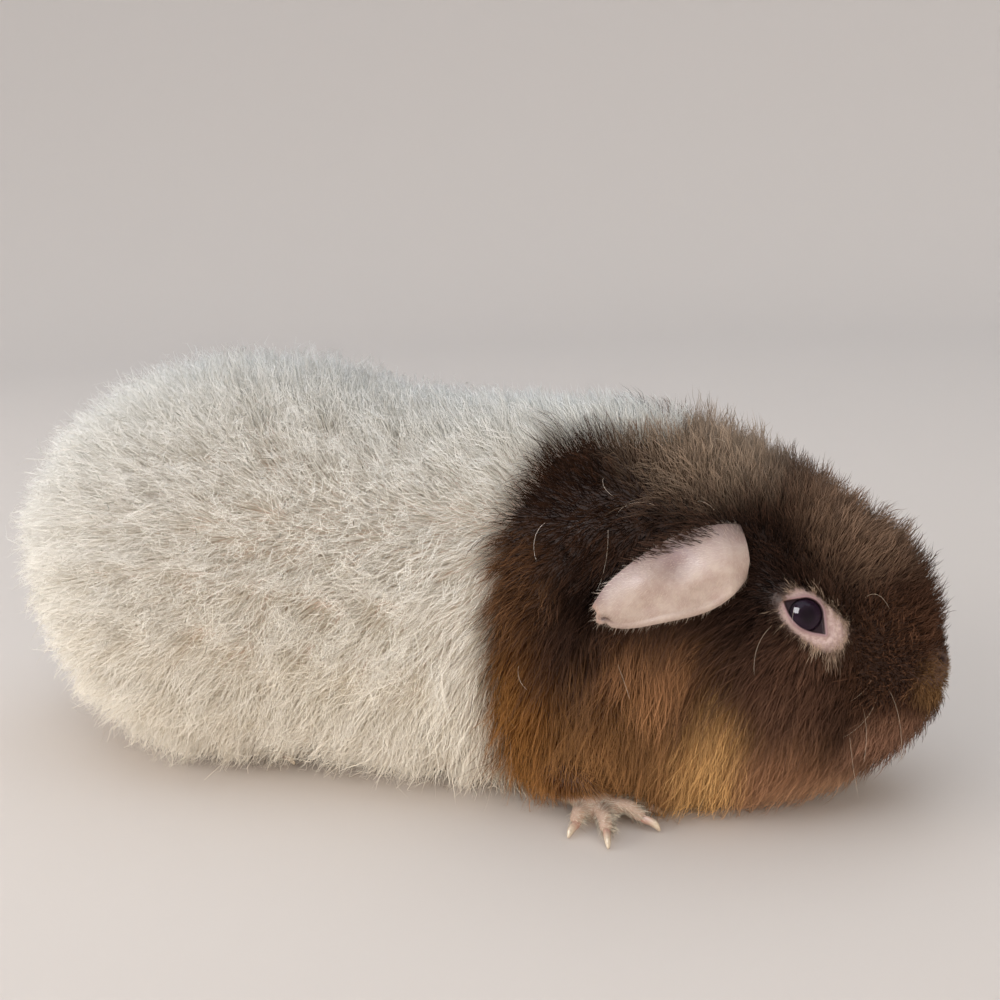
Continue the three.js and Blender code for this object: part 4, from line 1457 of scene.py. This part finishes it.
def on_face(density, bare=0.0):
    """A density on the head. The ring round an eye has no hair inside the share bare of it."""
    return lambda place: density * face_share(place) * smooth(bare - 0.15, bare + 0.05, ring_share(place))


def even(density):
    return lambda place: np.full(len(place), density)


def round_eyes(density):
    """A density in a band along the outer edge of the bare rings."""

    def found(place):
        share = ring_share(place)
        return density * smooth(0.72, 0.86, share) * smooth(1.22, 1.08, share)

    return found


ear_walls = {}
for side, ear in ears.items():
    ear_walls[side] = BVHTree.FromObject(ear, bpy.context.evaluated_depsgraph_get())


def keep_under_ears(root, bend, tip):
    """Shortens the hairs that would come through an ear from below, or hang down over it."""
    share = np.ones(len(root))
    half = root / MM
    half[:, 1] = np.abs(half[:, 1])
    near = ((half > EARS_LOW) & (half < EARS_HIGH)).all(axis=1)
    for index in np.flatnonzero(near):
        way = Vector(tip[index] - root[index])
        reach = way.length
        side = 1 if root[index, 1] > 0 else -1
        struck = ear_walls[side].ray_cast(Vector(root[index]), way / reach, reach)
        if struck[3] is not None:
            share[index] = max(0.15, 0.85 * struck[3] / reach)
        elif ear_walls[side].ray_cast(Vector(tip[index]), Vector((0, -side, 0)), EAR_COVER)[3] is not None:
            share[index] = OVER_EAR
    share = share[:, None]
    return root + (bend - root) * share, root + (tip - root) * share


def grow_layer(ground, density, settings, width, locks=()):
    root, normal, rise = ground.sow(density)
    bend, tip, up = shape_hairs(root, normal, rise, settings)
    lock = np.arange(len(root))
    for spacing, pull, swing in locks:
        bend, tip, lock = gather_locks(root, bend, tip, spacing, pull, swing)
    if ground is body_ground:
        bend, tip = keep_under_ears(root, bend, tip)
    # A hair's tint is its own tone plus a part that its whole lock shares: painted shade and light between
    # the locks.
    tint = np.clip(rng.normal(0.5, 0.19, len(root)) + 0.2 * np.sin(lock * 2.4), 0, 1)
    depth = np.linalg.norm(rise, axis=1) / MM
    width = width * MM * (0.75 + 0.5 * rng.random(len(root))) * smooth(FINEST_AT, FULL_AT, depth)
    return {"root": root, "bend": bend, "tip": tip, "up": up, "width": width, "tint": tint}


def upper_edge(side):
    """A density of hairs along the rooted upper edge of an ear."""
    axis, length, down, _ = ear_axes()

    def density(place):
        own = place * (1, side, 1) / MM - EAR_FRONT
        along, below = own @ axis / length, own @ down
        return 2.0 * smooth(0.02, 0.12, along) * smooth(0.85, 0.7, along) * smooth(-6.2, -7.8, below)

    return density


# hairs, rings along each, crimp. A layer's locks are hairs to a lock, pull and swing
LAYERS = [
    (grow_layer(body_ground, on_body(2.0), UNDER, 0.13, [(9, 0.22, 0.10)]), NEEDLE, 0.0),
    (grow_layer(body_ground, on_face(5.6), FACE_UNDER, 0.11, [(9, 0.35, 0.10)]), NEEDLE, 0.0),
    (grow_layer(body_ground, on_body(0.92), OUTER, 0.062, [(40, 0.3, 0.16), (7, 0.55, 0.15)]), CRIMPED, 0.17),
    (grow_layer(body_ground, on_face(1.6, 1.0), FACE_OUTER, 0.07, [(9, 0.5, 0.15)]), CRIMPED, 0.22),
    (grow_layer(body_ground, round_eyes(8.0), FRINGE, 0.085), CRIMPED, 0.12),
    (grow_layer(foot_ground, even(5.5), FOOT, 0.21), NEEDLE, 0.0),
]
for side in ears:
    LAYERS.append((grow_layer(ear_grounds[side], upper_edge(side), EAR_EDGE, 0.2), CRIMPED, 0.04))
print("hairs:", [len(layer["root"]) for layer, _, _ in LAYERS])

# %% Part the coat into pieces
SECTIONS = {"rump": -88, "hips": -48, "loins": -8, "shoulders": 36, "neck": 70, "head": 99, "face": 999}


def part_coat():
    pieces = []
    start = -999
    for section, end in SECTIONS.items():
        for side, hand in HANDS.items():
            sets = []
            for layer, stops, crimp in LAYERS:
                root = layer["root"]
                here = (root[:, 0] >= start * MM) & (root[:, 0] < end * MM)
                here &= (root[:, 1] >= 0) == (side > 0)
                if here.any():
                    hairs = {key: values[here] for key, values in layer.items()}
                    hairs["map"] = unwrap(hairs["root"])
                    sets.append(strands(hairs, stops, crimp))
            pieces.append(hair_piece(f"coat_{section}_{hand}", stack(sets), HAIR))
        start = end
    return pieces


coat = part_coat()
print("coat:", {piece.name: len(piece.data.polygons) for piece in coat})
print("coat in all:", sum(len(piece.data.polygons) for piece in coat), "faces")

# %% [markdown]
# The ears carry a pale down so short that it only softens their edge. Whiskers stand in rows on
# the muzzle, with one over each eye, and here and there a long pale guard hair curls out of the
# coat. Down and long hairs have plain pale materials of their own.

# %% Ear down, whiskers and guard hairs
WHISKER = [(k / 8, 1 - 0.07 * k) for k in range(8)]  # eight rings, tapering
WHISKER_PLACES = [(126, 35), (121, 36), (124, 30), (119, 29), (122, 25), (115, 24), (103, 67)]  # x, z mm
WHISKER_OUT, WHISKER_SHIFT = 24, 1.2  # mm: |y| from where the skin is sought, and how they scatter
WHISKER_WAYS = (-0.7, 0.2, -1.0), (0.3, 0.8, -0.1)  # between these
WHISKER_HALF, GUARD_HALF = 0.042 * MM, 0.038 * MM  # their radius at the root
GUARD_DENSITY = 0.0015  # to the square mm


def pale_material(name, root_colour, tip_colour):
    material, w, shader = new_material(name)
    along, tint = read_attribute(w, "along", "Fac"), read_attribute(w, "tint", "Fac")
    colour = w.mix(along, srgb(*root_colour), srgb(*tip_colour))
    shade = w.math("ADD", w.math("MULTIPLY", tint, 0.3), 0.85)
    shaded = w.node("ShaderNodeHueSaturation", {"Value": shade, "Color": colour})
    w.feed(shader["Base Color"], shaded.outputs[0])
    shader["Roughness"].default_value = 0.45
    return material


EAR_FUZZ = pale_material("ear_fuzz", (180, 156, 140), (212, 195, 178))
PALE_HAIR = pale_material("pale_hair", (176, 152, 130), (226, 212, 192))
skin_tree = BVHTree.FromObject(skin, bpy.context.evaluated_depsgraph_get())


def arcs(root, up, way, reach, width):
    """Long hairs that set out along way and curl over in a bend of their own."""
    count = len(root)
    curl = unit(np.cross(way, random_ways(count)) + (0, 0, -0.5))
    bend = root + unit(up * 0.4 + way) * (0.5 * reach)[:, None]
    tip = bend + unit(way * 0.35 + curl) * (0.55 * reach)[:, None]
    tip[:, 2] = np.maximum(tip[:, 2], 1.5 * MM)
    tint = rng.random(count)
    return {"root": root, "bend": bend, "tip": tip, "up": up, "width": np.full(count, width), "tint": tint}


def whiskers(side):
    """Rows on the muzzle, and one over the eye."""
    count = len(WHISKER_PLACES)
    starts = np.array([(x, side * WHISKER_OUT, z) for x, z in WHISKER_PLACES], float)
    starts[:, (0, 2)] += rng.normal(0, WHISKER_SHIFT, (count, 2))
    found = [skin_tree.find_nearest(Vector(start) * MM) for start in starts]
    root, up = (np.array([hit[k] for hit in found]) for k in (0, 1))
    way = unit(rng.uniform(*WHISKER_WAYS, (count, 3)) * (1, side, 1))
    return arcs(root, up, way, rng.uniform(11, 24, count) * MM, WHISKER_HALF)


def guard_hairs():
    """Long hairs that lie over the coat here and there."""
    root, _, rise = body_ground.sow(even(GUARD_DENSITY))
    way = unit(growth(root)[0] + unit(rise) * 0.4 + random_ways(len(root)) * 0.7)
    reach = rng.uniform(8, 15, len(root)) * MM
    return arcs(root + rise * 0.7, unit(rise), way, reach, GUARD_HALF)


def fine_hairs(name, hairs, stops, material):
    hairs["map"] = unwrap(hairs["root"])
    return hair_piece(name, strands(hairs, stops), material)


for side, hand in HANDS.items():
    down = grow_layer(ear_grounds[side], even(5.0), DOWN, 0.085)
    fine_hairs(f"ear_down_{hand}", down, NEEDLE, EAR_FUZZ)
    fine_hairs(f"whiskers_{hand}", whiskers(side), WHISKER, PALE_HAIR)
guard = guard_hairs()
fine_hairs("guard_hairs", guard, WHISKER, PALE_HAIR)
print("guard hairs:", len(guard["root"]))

**What you will do**
Repeat the material word for word from its opening line up to and including the line containing "return lambda place: np.full(len(place), density)".

**Solution for this problem**
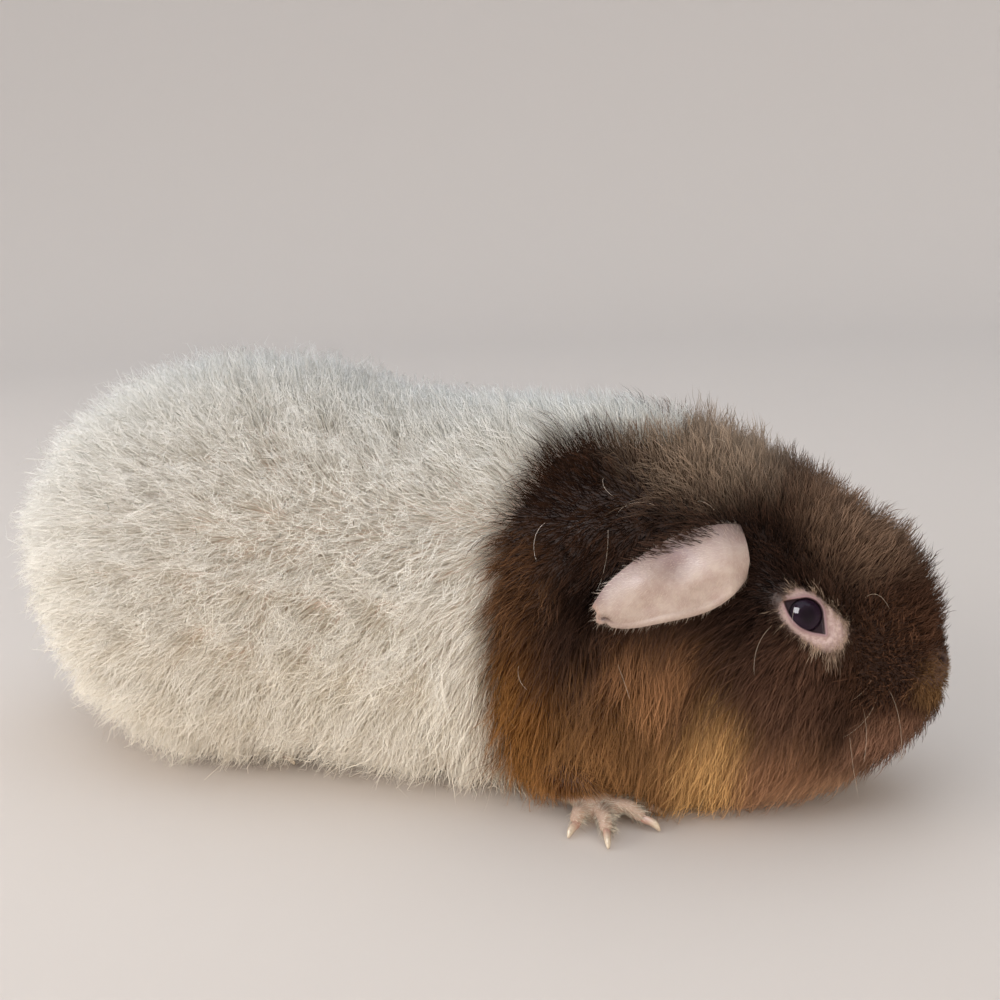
Continue the three.js and Blender code for this object: part 4, from line 1457 of scene.py. This part finishes it.
def on_face(density, bare=0.0):
    """A density on the head. The ring round an eye has no hair inside the share bare of it."""
    return lambda place: density * face_share(place) * smooth(bare - 0.15, bare + 0.05, ring_share(place))


def even(density):
    return lambda place: np.full(len(place), density)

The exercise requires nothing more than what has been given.